Foi o que fiz, podes ver as configurações que descomentei num dos meus post anteriores.

Podes colocar um post com as tuas configurações ??? E que não vejo nada errado nas que eu coloquei.

----------

## Mythos

Quando chegar a casa depois do exame que vou ter, mando-te a minha conf.

----------

## Mythos

apagar este post vazio

----------

## Mythos

Epá esqueci-me completamente de te mandar a minha configuração, as minhas desculpas.

caso isso não funcione, acho que deverias considerar a hipotese dum unmerge ao nano, e voltar a emergir o nano

seguem em baixo:

## Sample initialization file for GNU nano

## Please note that you must have configured nano with --enable-nanorc

## for this file to be read!  Also note that characters specially

## interpreted by the shell should not be escaped here.

##

## To make sure a value is not enabled, use "unset <option>"

##

## For the options that take parameters, the default value is given.

## Other options are unset by default.

## Use auto-indentation

 set autoindent

## Backup files to filename~

# set backup

## The directory to put the backup files in.

# set backupdir ""

## Constantly display the cursor position in the status bar.

 set const

## Use cut to end of line with ^K by default

 set cut

## Set the line length for wrapping text and justifying paragraphs.

## If fill is negative, the line length will be the screen width less

## this number.

##

 set fill -8

## Enable ~/.nano_history for saving and reading search/replace strings.

# set historylog

## Allow multiple file buffers (using ^R inserts into separate buffer).
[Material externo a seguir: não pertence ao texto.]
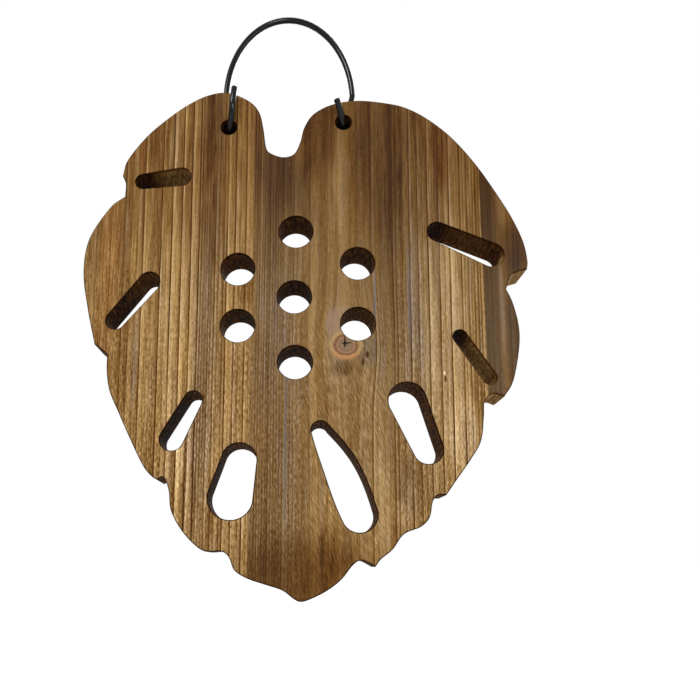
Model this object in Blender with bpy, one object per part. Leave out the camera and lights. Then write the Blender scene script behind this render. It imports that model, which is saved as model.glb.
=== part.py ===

## You must have configured with --enable-multibuffer or --enable-extra

## for this to work.

##

## set multibuffer

## Don't convert files from DOS/Mac format

# set noconvert

## Don't follow symlinks when writing files

# set nofollow

## Don't display the help lists at the bottom of the screen

# set nohelp

## Don't wrap text at all

# set nowrap

## Set operating directory.  nano will not read or write files outside

## this directory and its subdirectories.  Also, the current directory

## is changed to here, so files are inserted from this dir.  A blank

## string means the operating directory feature is turned off.

##

# set operatingdir ""

## Preserve the XON and XOFF keys (^Q and ^S)

 set preserve

## The email-quote string, used to justify email-quoted paragraphs.

## This is an extended regular expression if your system supports them,

## otherwise a literal string.  Default:

 set quotestr "^([]*[\|>:}#])+"

## if you have regexps, otherwise:

 set quotestr "> "

## You can get old nano quoted-justify behavior via:

 set quotestr "(> )+"

## Fix Backspace/Delete confusion problem

 #set rebinddelete

## Do extended regular expression searches by default 

 set regexp

## Use smooth scrolling as the default

 set smooth

## Use this spelling checker instead of the internal one.  This option

## does not properly have a default value.

##

 set speller "aspell -c"

## Allow nano to be suspended with ^Z

 set suspend

## Use this tab size instead of the default; it must be greater than 0

 set tabsize 8

## Save automatically on exit, don't prompt

# set tempfile

## Disallow file modification, why would you want this in an rc file? ;)

# set view

## Color setup

## Format:

## syntax "short description" ["filename regex" ...]

## color foreground,background "regex" ["regex"...]

##

## Legal colors: white, black, red, blue, green, yellow, magenta, cyan.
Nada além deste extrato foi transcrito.